I love ensembles where the players can't help but feed off each other's sense of joy, and that's why I love this one. The rhythm is simply delightfully bouncy, and there's evident fun in the writing, even to the point of preparing the guitars at the bridge to make them more percussive and spirited.
There's the expected 3+3+2 calypso rhythm in the bass; but there are some little variations on this that might cause a less experienced ensemble to have trouble keeping really tight - the percussive start to the prepared guitars will make this more noticeable.
Above it, Guitar 3 takes a role a little like the cymbal in a drum-kit; repeated semiquavers with the accent achieved as much by missing out selected notes as by emphasising others.
Guitar 2 frequently provides a countermelody for Guitar One, typically the same rhythm a third below.

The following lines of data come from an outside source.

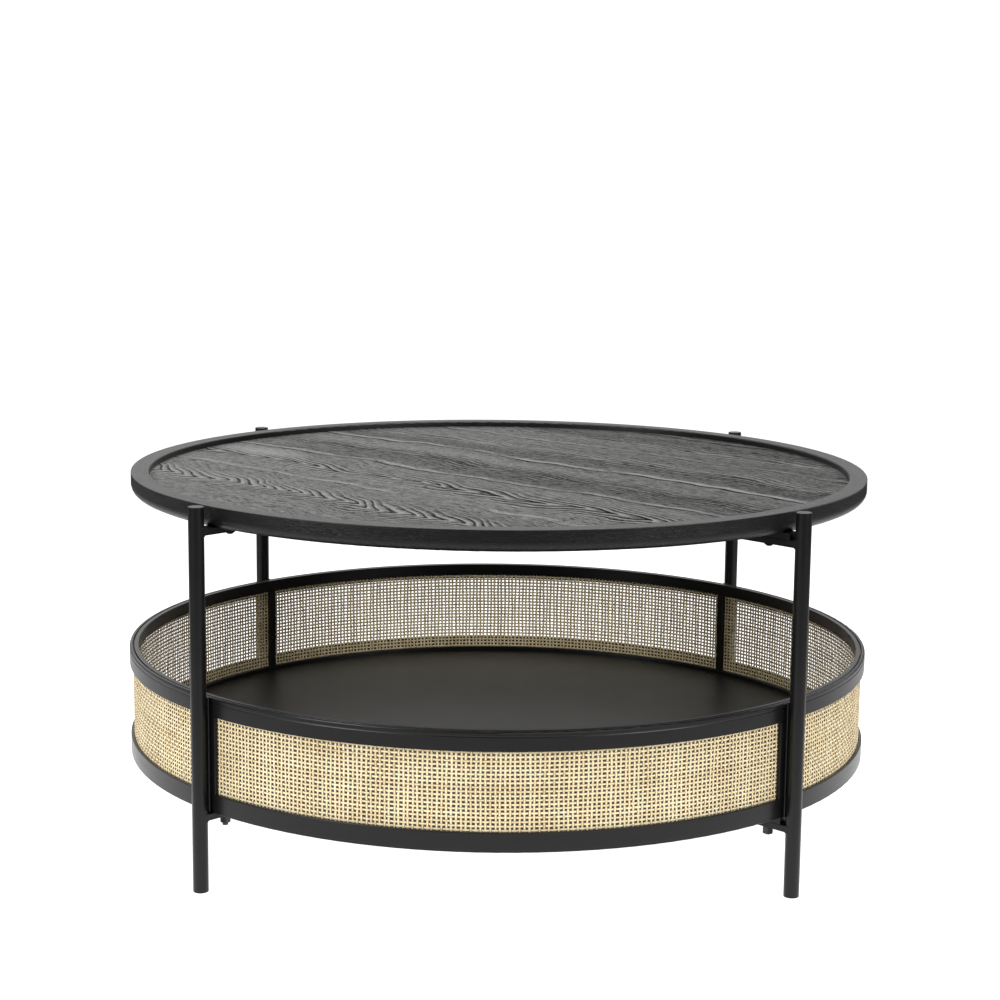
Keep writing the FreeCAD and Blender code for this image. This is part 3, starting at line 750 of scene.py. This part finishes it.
def studio_world():
    """Bright behind the table and to its left, dim in front and low down; the camera itself
    sees plain white."""
    world = bpy.data.worlds.new("studio")
    world.use_nodes = True
    nodes, links = world.node_tree.nodes, world.node_tree.links
    nodes.clear()
    output = nodes.new("ShaderNodeOutputWorld")
    place = nodes.new("ShaderNodeTexCoord")
    split = nodes.new("ShaderNodeSeparateXYZ")
    links.new(place.outputs["Generated"], split.inputs[0])
    strength = None
    for axis, interpolation, *numbers in STUDIO_BRIGHTNESS:
        share = nodes.new("ShaderNodeMapRange")
        share.interpolation_type = interpolation
        for name, number in zip(("From Min", "From Max", "To Min", "To Max"), numbers):
            share.inputs[name].default_value = number
        links.new(split.outputs[axis], share.inputs["Value"])
        if strength is None:
            strength = share.outputs[0]
            continue
        product = nodes.new("ShaderNodeMath")
        product.operation = "MULTIPLY"
        links.new(strength, product.inputs[0])
        links.new(share.outputs[0], product.inputs[1])
        strength = product.outputs[0]
    lit = nodes.new("ShaderNodeBackground")
    lit.inputs["Color"].default_value = (1, 1, 1, 1)
    links.new(strength, lit.inputs["Strength"])
    seen = nodes.new("ShaderNodeBackground")
    seen.inputs["Color"].default_value = (1, 1, 1, 1)
    seen.inputs["Strength"].default_value = STUDIO_AS_SEEN
    path = nodes.new("ShaderNodeLightPath")
    choice = nodes.new("ShaderNodeMixShader")
    links.new(path.outputs["Is Camera Ray"], choice.inputs[0])
    links.new(lit.outputs[0], choice.inputs[1])
    links.new(seen.outputs[0], choice.inputs[2])
    links.new(choice.outputs[0], output.inputs["Surface"])
    bpy.context.scene.world = world


def camera():
    """The camera fitted to the outlines of the top, the hoops and the legs."""
    eye = Vector(CAMERA_PLACE)
    forward = (Vector(CAMERA_AIM) - eye).normalized()
    level = forward.cross(Vector((0, 0, 1))).normalized()
    upright = level.cross(forward)
    right = level * math.cos(CAMERA_ROLL) + upright * math.sin(CAMERA_ROLL)
    up = upright * math.cos(CAMERA_ROLL) - level * math.sin(CAMERA_ROLL)
    turned = Matrix((right, up, -forward)).transposed().to_4x4()
    data = bpy.data.cameras.new("camera")
    data.sensor_width = SENSOR_WIDTH
    data.lens = CAMERA_LENS
    view = bpy.data.objects.new("camera", data)
    view.matrix_world = Matrix.Translation(eye) @ turned
    bpy.context.scene.collection.objects.link(view)
    bpy.context.scene.camera = view


stage_floor()
studio_world()
area_light("left_softbox", place=(-2.1, -1.9, 1.55), aim=(0, 0, 0.2), size=(1.1, 1.8), power=61)
area_light("right_softbox", place=(2.1, -1.9, 1.55), aim=(0, 0, 0.2), size=(1.1, 1.8), power=56)
area_light("overhead", place=(0, 0.5, 3.0), aim=(0, 0.2, 0.0), size=(3.4, 3.4), power=130)
camera()
bpy.context.scene.view_settings.view_transform = "Standard"
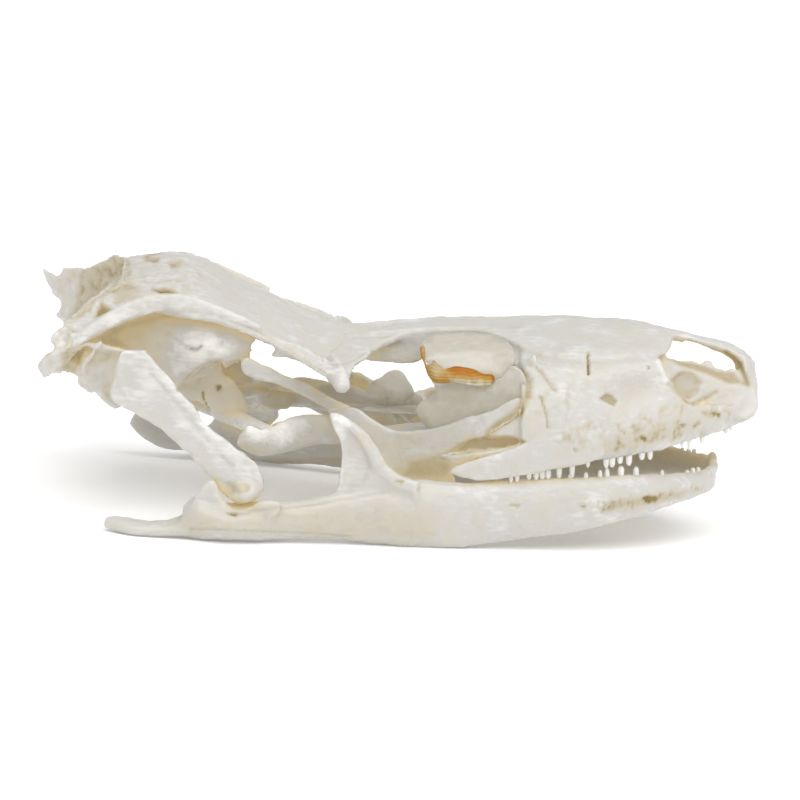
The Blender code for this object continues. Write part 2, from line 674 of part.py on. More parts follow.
def quadrate():
    top = QUADRATE[1][1]
    slope = (QUADRATE_CONDYLE_Y - QUADRATE_HEAD_Y) / (QUADRATE[10][1] - top)

    def place(x, z):
        return Vector((x, QUADRATE_HEAD_Y + slope * (z - top), z))

    pillar = sheet(QUADRATE, place, QUADRATE_WALL)
    knob = blob((-6.2, QUADRATE_CONDYLE_Y, 3.0), (0.75, 0.95, 0.55))
    return fuse([pillar, knob], QUADRATE_TRIANGLES)


def epipterygoid():
    return fuse([strut(EPIPTERYGOID, SIDE, 8)], ROD_TRIANGLES, 1)


def eye(centre, radii):
    return fuse([blob(centre, radii)], EYE_TRIANGLES, 1)


def material(name, colour, roughness):
    made = bpy.data.materials.new(name)
    made.use_nodes = True
    shader = made.node_tree.nodes["Principled BSDF"]
    shader.inputs["Base Color"].default_value = (*colour, 1.0)
    shader.inputs["Roughness"].default_value = roughness
    shader.inputs["Metallic"].default_value = 0.0
    made.diffuse_color = (*colour, 1.0)
    return made


def node(name, bm, made, collection, parent):
    """Turns a body in millimetres into a named object in metres under the resting empty."""
    bmesh.ops.triangulate(bm, faces=bm.faces)
    bmesh.ops.scale(bm, vec=(MM, MM, MM), verts=bm.verts)
    mesh = bpy.data.meshes.new(name)
    bm.to_mesh(mesh)
    bm.free()
    mesh.materials.append(made)
    mesh.shade_smooth()
    mesh.set_sharp_from_angle(angle=math.radians(SHARP_ANGLE))
    thing = bpy.data.objects.new(name, mesh)
    collection.objects.link(thing)
    thing.parent = parent
    return thing


def main():
    clear_scene()
    collection = bpy.data.collections.new("leopard_gecko_skull")
    bpy.context.scene.collection.children.link(collection)
    rest = bpy.data.objects.new("rest_pitch", None)
    collection.objects.link(rest)
    rest.rotation_euler = (0.0, -math.radians(REST_PITCH), 0.0)
    rest.location = [value * MM for value in REST_SHIFT]
    right_jaw = lower_jaw(RIGHT_SPUR, 1.0)
    left_jaw = mirrored(lower_jaw(LEFT_SPUR, LEFT_CREST_HEIGHT))
    right_quadrate = quadrate()
    left_quadrate = mirrored(right_quadrate)
    right_rod = epipterygoid()
    left_rod = mirrored(right_rod)
    bodies = {
        "cranium": cranium(),
        "mandible_right": right_jaw,
        "mandible_left": left_jaw,
        "quadrate_right": right_quadrate,
        "quadrate_left": left_quadrate,
        "epipterygoid_right": right_rod,
        "epipterygoid_left": left_rod,
        "eye_right": eye((2.45, -3.9, 7.35), (1.4, 0.8, 0.8)),
        "eye_left": eye((0.0, 2.7, 5.55), (0.6, 0.45, 0.35)),
    }
    for name, bm in bodies.items():
        is_eye = name.startswith("eye")
        made = material(name, EYE_COLOUR if is_eye else BONE_COLOUR, 0.3 if is_eye else 0.5)
        node(name, bm, made, collection, rest)


main()
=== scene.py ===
import math

import bmesh
import bpy
import numpy as np
from mathutils import Matrix, Vector, noise
from mathutils.bvhtree import BVHTree
from mathutils.geometry import delaunay_2d_cdt
from mathutils.kdtree import KDTree


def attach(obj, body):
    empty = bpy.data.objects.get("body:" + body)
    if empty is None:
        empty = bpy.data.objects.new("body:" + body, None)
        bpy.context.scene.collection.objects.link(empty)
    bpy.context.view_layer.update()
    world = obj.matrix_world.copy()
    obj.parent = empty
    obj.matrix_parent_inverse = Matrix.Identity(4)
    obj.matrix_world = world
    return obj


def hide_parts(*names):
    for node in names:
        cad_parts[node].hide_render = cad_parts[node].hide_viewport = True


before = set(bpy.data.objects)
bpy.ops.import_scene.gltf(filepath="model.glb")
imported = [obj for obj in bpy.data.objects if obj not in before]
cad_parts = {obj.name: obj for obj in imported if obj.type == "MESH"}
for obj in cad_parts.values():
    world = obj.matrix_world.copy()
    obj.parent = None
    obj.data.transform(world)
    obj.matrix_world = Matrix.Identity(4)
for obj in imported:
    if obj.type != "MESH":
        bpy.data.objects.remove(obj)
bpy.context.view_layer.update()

# Shapes are given in millimetres with the frontal bone level, +X the snout, -Y the skull's right side.
# They are then pitched and shifted as the skull rests on its jaws, and scaled to metres.
MM = 0.001
REST_PITCH = math.radians(4.4)
REST_SHIFT = (0.76, 0.0, -0.36)
STAND = Matrix.Translation(REST_SHIFT) @ Matrix.Rotation(-REST_PITCH, 4, "Y")

# The photograph's view: a long lens from the skull's right, a little above it
PICTURE = 800
VIEW_DOWN = math.radians(10.5)
VIEW_DISTANCE = 220.0
PIXELS_PER_MM = 24.0
SENSOR = 36.0
FOCAL_PIXELS = PIXELS_PER_MM * VIEW_DISTANCE
VIEW_TARGET = STAND @ Vector((0.0, 0.0, 5.1))
VIEW_ROLL = math.atan(math.tan(REST_PITCH) * math.cos(VIEW_DOWN))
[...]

Technically this is not too scary, ranging from Grade Three in the bass to Grade Five/Six upstairs, but the rhythm will catch the unwary, especially when playing quavers on a semiquaver boundary, so that the tune is pulled forward in time across the bar lines. In that respect, the bass line, despite being the easiest, would probably benefit from at least one strong player who can keep the beats lined up tightly.
The music is not at all repetitive and there are some nice modulations from the key of C into some of the more familiar neighbouring keys. These are matched by rhythmic changes, with occasional runs in triplets across all four parts, so that the piece sounds fresh throughout its entire duration.
My reservation is in how intermediate players will keep the guitars tightly in synchronism, as slightly errors will take the edge off an otherwise delightful little quartet. That apart, it's entirely evocative of Calypso and therefore entirely suited as one of a set of contrasting pieces in a school concert.